● Exercise brief
Collect all lines from the listing that include the string "part".

● Information provided
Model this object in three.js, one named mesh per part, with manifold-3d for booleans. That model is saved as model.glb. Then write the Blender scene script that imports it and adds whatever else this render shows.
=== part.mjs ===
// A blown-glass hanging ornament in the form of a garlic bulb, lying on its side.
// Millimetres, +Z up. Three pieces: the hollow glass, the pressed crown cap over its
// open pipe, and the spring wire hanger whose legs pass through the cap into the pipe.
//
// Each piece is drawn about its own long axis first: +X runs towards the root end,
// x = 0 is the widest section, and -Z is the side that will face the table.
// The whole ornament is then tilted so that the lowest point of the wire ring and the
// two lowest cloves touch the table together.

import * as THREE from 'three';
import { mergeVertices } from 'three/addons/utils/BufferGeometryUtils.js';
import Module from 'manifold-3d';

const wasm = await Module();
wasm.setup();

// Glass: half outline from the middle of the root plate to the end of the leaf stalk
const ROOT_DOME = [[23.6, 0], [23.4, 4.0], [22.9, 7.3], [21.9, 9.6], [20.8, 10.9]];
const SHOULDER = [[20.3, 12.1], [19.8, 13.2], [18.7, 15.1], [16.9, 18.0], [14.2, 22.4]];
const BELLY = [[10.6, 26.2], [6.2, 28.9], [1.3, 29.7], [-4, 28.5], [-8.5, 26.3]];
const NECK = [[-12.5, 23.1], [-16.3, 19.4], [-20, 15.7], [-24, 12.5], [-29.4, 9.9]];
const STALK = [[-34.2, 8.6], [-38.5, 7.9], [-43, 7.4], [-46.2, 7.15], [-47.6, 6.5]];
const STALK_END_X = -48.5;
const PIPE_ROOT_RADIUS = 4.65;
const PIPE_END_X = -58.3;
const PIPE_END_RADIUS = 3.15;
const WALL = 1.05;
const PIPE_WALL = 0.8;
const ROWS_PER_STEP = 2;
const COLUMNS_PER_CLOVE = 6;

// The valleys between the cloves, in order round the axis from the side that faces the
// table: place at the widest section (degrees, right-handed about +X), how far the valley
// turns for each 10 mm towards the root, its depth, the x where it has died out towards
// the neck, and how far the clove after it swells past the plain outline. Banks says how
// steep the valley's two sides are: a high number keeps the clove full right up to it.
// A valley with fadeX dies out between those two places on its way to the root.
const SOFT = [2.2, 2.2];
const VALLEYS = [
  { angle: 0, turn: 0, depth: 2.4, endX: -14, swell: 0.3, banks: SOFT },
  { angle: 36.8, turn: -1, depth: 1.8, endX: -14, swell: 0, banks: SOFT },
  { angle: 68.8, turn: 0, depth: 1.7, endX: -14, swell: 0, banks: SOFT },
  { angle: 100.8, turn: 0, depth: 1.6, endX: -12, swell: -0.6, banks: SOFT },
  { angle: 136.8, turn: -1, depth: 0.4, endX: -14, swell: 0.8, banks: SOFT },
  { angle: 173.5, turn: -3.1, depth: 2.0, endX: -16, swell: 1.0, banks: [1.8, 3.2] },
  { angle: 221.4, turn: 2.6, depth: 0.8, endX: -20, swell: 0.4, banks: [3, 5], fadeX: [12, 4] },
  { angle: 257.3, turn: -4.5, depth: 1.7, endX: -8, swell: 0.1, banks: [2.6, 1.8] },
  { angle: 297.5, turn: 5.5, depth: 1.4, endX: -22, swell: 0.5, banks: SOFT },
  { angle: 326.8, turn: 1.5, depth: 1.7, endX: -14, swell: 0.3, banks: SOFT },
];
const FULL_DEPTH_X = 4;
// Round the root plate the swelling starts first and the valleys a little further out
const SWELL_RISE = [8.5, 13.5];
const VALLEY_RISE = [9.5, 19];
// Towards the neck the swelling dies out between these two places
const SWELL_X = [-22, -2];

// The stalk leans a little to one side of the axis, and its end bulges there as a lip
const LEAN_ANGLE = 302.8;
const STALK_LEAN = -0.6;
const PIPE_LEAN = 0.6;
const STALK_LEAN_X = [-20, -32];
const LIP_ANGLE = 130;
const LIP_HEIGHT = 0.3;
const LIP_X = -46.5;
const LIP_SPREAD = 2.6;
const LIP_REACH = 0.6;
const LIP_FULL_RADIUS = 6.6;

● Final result
Model this object in three.js, one named mesh per part, with manifold-3d for booleans. That model is saved as model.glb. Then write the Blender scene script that imports it and adds whatever else this render shows.
=== part.mjs ===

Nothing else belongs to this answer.